Small credit unions might not be directly involved in taxi medallion loans, however, do the math. The drop in loan values in those taxi medallion loans and related participation loans add up to large numbers. The NCUA will seek out large credit unions to "buy" those bad loans via mergers and purchase and assumptions, but the costs to the NCUSIF could be substantial. And the actual financial status of the Temporary Corporate Credit Union Stabilization Fund (TCCUSF) won't be known until 2021. The TCCUSF's health is very dependent upon the health of the U.S. economy. Many smaller credit unions won't be around in 2021 to find out the TCCUSF's ultimate fate.

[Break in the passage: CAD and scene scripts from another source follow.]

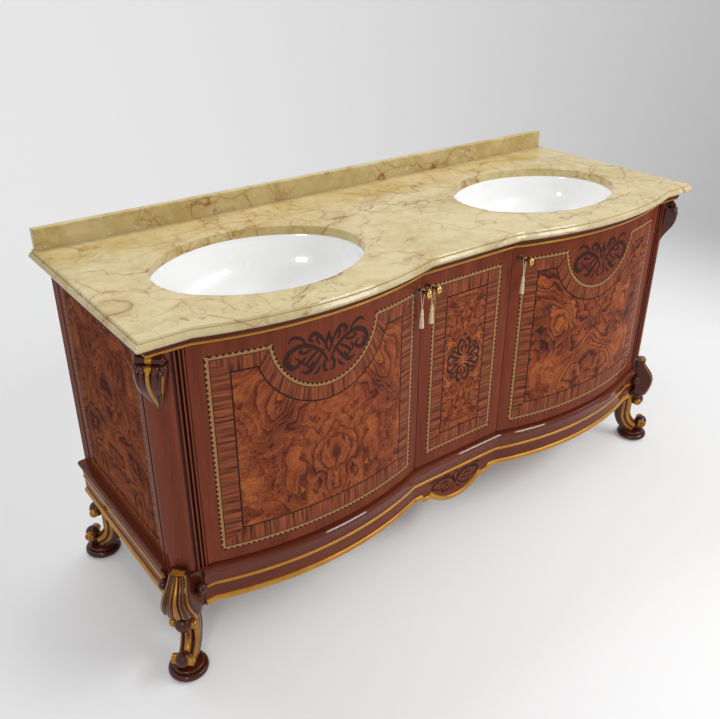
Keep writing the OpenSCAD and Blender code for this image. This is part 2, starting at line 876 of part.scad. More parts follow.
// Radius of the knee about its axis, and half the width of its leaf, at height z
knee_low = leg_h;
knee_wide = base_top - 49;
knee_top = base_top + knee_rise;
function knee_reach(z) =
    z > knee_wide
        ? knee_top_r + (knee_r - knee_top_r) * (1 + cos(180 * (z - knee_wide) / (knee_top - knee_wide))) / 2
        : knee_r - 15 * pow((knee_wide - z) / (knee_wide - knee_low), 2);
function knee_half(z) = fan_top_w + (fan_w - fan_top_w) * pow((knee_top - z) / (knee_top - knee_low - 30), 1.2);

module knee2d(inset) {
    steps = 18;
    polygon(concat(
        [[0, knee_low - inset]],
        [for (i = [0 : steps]) let (z = knee_low + (knee_top - knee_low) * i / steps) [knee_reach(z) - inset, z]],
        [[0, knee_top]]
    ));
}

module fan2d() {
    steps = 12;
    low = knee_low + 12;
    lobe = fan_w / 5;
    polygon(concat(
        [for (i = [0 : steps]) let (z = low + (knee_top - low) * i / steps) [min(fan_w, knee_half(z)), z]],
        [for (i = [steps : -1 : 0]) let (z = low + (knee_top - low) * i / steps) [-min(fan_w, knee_half(z)), z]]
    ));
    for (i = [-2 : 2]) translate([i * 2 * lobe, low]) circle(r = lobe, $fn = small_fn);
}

// Carved knee: a vase cut to a fan-shaped leaf, with grooves between its lobes
module knee() {
    axis = -32;
    groove_w = 3;
    groove_d = 3;
    difference() {
        intersection() {
            translate([axis, 0, 0]) rotate_extrude($fn = large_fn / 2) knee2d(0);
            translate([axis, 0, 0]) rotate([90, 0, 90]) linear_extrude(2 * knee_r) fan2d();
        }
        for (a = [-27, -9, 9, 27]) translate([axis, 0, 0]) rotate([0, 0, a]) across(groove_w) difference() {
            translate([0, knee_low - 5]) square([2 * knee_r, knee_top - knee_low]);
            knee2d(groove_d);
        }
    }
    for (e = [-1, 1]) translate([axis + 7, e * (fan_w - 2), base_top - 39]) sphere(r = 14, $fn = small_fn);
    cross_bar(-14, leg_h + 15, 18, 38);
}

module front_leg(s) {
    color(mahogany) placed() side(s) difference() {
        union() {
            corner_axes(case_d, -45) {
                lower_leg();
                knee();
            }
            block([block_in, -case_d, leg_h], [hx, -case_d + block_w, base_top]);
        }
        translate([0, 0, base_top]) linear_extrude(60) post2d(fit);
        column(fit);
    }
}

module rear_leg(s) {
    color(mahogany) placed() side(s) intersection() {
        corner_axes(rear_leg_y, 45) lower_leg();
        block([0, -case_d, 0], [case_w, case_d, leg_h]);
    }
}

// Glue blocks inside the base's corners
module corner_blocks() {
    size = 60;
    color(lining_wood) placed() for (s = [-1, 1]) side(s) {
        block([block_in - size, -case_d + plinth_t, leg_h], [block_in, -case_d + plinth_t + size, base_top]);
        block([hx - plinth_t - size, -plinth_t - 100, leg_h], [hx - plinth_t, -plinth_t, base_top]);
    }
}

// Plan of a door whose pivot is at x, with a round edge there
module door2d(x0, x1, pivot_x) {
    edge = pivot_x + pivot_in;
    difference() {
        intersection() {
            difference() {
                plan2d(0);
                plan2d(-door_t);
            }
            translate([x0, -case_d - bow - past]) square([x1 - x0, bow + door_t + 2 * past]);
        }
        translate([pivot_x, -case_d - past]) square([pivot_in + past, pivot_in + past]);
    }
    translate([pivot_x, pivot_y]) circle(r = pivot_in, $fn = small_fn);
    translate([pivot_x - past, pivot_y]) square([edge - pivot_x + past, door_t - pivot_in]);
}

// A door with mortises for its leaves and holes for the pins
module door_solid(x0, x1, pivot_x) {
    hole_r = pin_r + 1;
    hole_l = pin_l + 1;
    difference() {
        translate([0, 0, door_low]) linear_extrude(door_h) door2d(x0, x1, pivot_x);
        leaf_plate(pivot_x, door_low);
        leaf_plate(pivot_x, door_top - leaf_t);
        translate([pivot_x, pivot_y, door_low - past]) cylinder(r = hole_r, h = hole_l + past, $fn = small_fn);
        translate([pivot_x, pivot_y, door_top - hole_l]) cylinder(r = hole_r, h = hole_l + past, $fn = small_fn);
    }
}

module side_door(s) {
    color(burl) placed() side(s) door_solid(bow_in, side_pivot_x + pivot_in, side_pivot_x);
}

module centre_door() {
    color(burl) placed() door_solid(-centre_half, centre_half, centre_pivot_x);
}

// Leaves let into the case, with the pins that the door turns on
module fixed_leaves(pivot_x) {
    leaf_plate(pivot_x, base_top);
    translate([pivot_x, pivot_y, base_top]) {
        cylinder(r = pin_r + 2, h = low_gap - fit, $fn = small_fn);
        cylinder(r = pin_r, h = low_gap + pin_l - 1, $fn = small_fn);
    }
    leaf_plate(pivot_x, cornice_low);
    translate([pivot_x, pivot_y, door_top - pin_l + 1])
        cylinder(r = pin_r, h = top_gap + pin_l - 1 + leaf_t, $fn = small_fn);
}

// Leaves let into the door's edges, with the holes that the pins turn in
module door_leaves(pivot_x) {
    difference() {
        union() {
            leaf_plate(pivot_x, door_low);
            leaf_plate(pivot_x, door_top - leaf_t);
        }
        translate([pivot_x, pivot_y, door_low - past])
            cylinder(r = pin_r + pin_play, h = door_h + 2 * past, $fn = small_fn);
    }
}

// A turned brass knob: rose, neck and an upright olive-shaped head
module knob(x) {
    face = case_d + bow_at(x);
    arc_r = (pow(head_h / 2, 2) + head_r * head_r) / (2 * head_r);
    color(brass) placed() difference() {
        union() {
            translate([x, -face + 6, knob_z]) rotate([90, 0, 0]) {
                cylinder(r = rose_r, h = 10, $fn = small_fn);
                translate([0, 0, 10]) cylinder(r = rose_r - 3, h = 2, $fn = small_fn);
                cylinder(r = neck_r, h = knob_reach + 6, $fn = small_fn);
            }
            translate([x, -face - knob_reach, knob_z]) {
                rotate_extrude($fn = small_fn) intersection() {
                    translate([head_r - arc_r, 0]) circle(r = arc_r, $fn = small_fn * 2);
                    translate([0, -head_h]) square([2 * head_r, 2 * head_h]);
                }
                for (e = [-1, 1]) translate([0, 0, e * head_h / 2]) sphere(r = 2.2, $fn = small_fn / 2);
            }
        }
        prism(0.05, knob_z - 2 * rose_r, knob_z + 2 * rose_r);
    }
}

// Magnets under the front rail and their steel strikes on the doors' backs
module behind_front(x, d0, d1, w, z0, z1) {
    intersection() {
        difference() {
            prism(d0, z0, z1);
            prism(d1, z0 - past, z1 + past);
        }
        block([x - w / 2, -case_d - bow, z0], [x + w / 2, -case_d / 2, z1]);
    }
}

catch_w = 34;
catch_h = 14;
catch_gap = 0.4;
side_catch_x = flat_w / 2 + 52;
centre_catch_x = -flat_w / 2 + 48;

module magnet_catches() {
    top = cornice_low - rail_h;
    color(steel) placed() for (x = [-side_catch_x, centre_catch_x, side_catch_x]) {
        behind_front(x, -door_back, -rail_back + 4, catch_w, top - catch_h, top);
    }
}

module strike(x) {
    top = cornice_low - rail_h;
    color(steel) placed()
        behind_front(x, -door_t - fit, -door_back + catch_gap, catch_w - 6, top - catch_h + 1, top - 1);
}

// A tassel: a knot, a ball, a bound neck and a skirt of threads
module tassel(x) {
    top = knob_z + loop_low;
    face = case_d + bow_at(x);
    color(thread) placed() translate([x, -face - tassel_out, 0]) rotate_extrude($fn = small_fn) {
        translate([0, top - 3]) square([2.4, 3]);
        intersection() {
            translate([0, top - 6]) circle(r = 4.3, $fn = small_fn);
            translate([0, top - 12]) square([6, 12]);
        }
        polygon([
            [0, top - 8], [3.6, top - 8], [5.3, top - 12], [5.3, top - 18], [4.2, top - 19.5],
            [4.2, top - 21.5], [5.4, top - 23], [skirt_r, top - tassel_l], [0, top - tassel_l]
        ]);
    }
}

// Sweeps an eight-sided tube along points in the upright plane
function loop_points() = concat(
    half_loop, [loop_top],
    [for (i = [len(half_loop) - 1 : -1 : 0]) [-half_loop[i][0], half_loop[i][1]]]
);
function unit(v) = v / norm(v);
function run_at(p, i) = unit(p[min(i + 1, len(p) - 1)] - p[max(i - 1, 0)]);

module tassel_cord(x) {
    sides = 8;
    p = loop_points();
    n = len(p);
    face = case_d + bow_at(x);
    rings = [for (i = [0 : n - 1], k = [0 : sides - 1])
        let (t = run_at(p, i), a = 360 * (k + 0.5) / sides)
        [p[i][0] - t[1] * cord_r * cos(a), cord_r * sin(a), p[i][1] + t[0] * cord_r * cos(a)]];
    walls = [for (i = [0 : n - 2], k = [0 : sides - 1], h = [0, 1])
        let (a = i * sides + k, b = i * sides + (k + 1) % sides, c = a + sides, d = b + sides)
        h == 0 ? [a, b, d] : [a, d, c]];
    ends = [for (k = [1 : sides - 2], h = [0, 1])
        h == 0 ? [0, k + 1, k] : [(n - 1) * sides, (n - 1) * sides + k, (n - 1) * sides + k + 1]];
    color(thread) placed() translate([x, -face - tassel_out, knob_z])
        polyhedron(points = rings, faces = concat(walls, ends));
}

marble_top();
backsplash();
basin(-1);  // left_basin
basin(1);  // right_basin
basin_clips();
front_cornice();
side_cornice(-1);  // left_cornice
side_cornice(1);  // right_cornice
gilt_beads();
side_panel(-1);  // left_side_panel
side_panel(1);  // right_side_panel
back_panel();
bottom_board();
partition(-1);  // left_partition
partition(1);  // right_partition
front_rail();
rear_rail();
front_post(-1);  // front_left_post
front_post(1);  // front_right_post
rear_post_at(-1);  // rear_left_post
rear_post_at(1);  // rear_right_post
capital(-1);  // left_capital
capital(1);  // right_capital
front_plinth();
side_plinth(-1);  // left_plinth
side_plinth(1);  // right_plinth
rear_plinth();
gilt_lines();
gilt_edges();
apron_inlay();
front_leg(-1);  // front_left_leg
front_leg(1);  // front_right_leg
rear_leg(-1);  // rear_left_leg
rear_leg(1);  // rear_right_leg
corner_blocks();
side_door(-1);  // left_door
centre_door();
side_door(1);  // right_door
knob(-side_knob_x);  // left_knob
knob(-centre_knob_x);  // centre_knob
knob(side_knob_x);  // right_knob
color(brass) placed() side(-1) fixed_leaves(side_pivot_x);  // left_fixed_leaves
color(brass) placed() fixed_leaves(centre_pivot_x);  // centre_fixed_leaves
color(brass) placed() fixed_leaves(side_pivot_x);  // right_fixed_leaves
color(brass) placed() side(-1) door_leaves(side_pivot_x);  // left_door_leaves
color(brass) placed() door_leaves(centre_pivot_x);  // centre_door_leaves
color(brass) placed() door_leaves(side_pivot_x);  // right_door_leaves
magnet_catches();
strike(-side_catch_x);  // left_strike
strike(centre_catch_x);  // centre_strike
strike(side_catch_x);  // right_strike
tassel(-side_knob_x);  // left_tassel
tassel(-centre_knob_x);  // centre_tassel
tassel(side_knob_x);  // right_tassel
tassel_cord(-side_knob_x);  // left_tassel_cord
tassel_cord(-centre_knob_x);  // centre_tassel_cord
tassel_cord(side_knob_x);  // right_tassel_cord
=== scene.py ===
"""Looks of a double vanity: a bowed marquetry case on carved legs, under a marble top with two bowls.

Lengths are millimetres of the case: x runs to the right along the front, y is 0 at the back and negative
towards the front, z is the height above the floor. Part.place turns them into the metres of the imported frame.
Materials work in those metres.
"""
import logging
import math
from dataclasses import dataclass, field, replace
from enum import Enum
from typing import Any, Callable, Mapping, Optional, Sequence, Union

import bmesh
import bpy
import numpy as np
from mathutils import Matrix, Vector


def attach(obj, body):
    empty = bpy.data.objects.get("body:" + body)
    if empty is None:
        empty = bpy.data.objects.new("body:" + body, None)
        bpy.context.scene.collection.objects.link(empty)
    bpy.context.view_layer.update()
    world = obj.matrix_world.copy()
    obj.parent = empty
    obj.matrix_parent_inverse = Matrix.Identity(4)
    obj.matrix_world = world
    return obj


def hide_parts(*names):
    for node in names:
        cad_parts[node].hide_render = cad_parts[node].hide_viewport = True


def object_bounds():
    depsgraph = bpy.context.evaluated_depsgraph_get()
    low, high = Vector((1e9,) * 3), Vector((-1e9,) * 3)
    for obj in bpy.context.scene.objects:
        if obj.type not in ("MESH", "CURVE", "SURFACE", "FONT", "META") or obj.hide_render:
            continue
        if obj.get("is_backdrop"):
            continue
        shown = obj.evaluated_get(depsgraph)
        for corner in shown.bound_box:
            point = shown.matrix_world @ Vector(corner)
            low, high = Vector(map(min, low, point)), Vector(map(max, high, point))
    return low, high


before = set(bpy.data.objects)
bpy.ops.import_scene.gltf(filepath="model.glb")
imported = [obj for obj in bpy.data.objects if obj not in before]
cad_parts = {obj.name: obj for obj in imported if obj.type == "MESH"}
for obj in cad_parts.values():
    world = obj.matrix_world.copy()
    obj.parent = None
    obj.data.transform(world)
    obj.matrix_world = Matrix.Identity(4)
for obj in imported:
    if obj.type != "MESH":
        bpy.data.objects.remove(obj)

log = logging.getLogger("vanity")
Array = np.ndarray
Colour = tuple[float, float, float]
Number = Union["Value", float]
Socket = bpy.types.NodeSocket
Material = bpy.types.Material

MM = 1000.0  # millimetres in a metre
BACK_SHIFT = 342.0  # from the case's back to the frame's origin
MIRROR = np.array([-1.0, 1.0, 1.0])

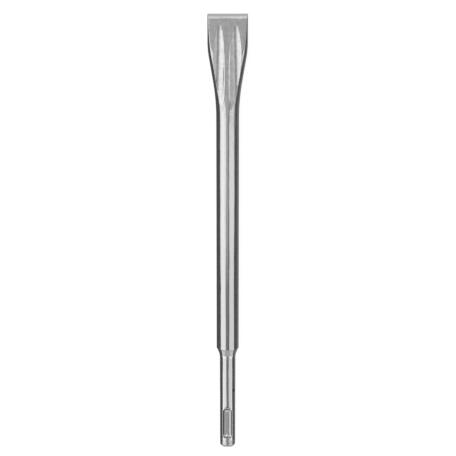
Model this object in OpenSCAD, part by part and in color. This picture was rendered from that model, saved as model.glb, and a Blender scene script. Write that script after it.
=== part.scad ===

And for leaders at credit unions of all sizes, the challenges listed by this correspondent should be viewed as merely the tip of the iceberg. There has existed a dynamic since before the financial crisis that favored larger organizations. The federal government is making it impossible to be small. And the asset size definition of "small" will grow every year between now and 2021, and it will grow ever more rapidly. Is $100 million small? Is $1 billion small? Is $10 billion in assets small? The federally-mandated regulatory compliance burden is crushing Main Street's credit unions while the compliance hurdles to jump are being set ever-higher. Strategically speaking, the time to plan for it and act on the emerging situation is now.

Some short-sighted community bankers might think that dwindling numbers of their tax-exempt competitors is good news. Unfortunately, this isn't a case of "I don't need to run faster than the bear, I just need to run faster than you." While the old adage that "some day you eat the bear, and someday the bear eats you" might hold true in some areas of life, in the case of regulatory burden, the bear is coming to claim both credit unions and community banks. It's an equal opportunity exterminator.


I've been harping about community banks and credit unions making common cause for some time. While some efforts in that direction have been, and are continuing to be, made, thus far, I don't see the results. Time's a wasting'.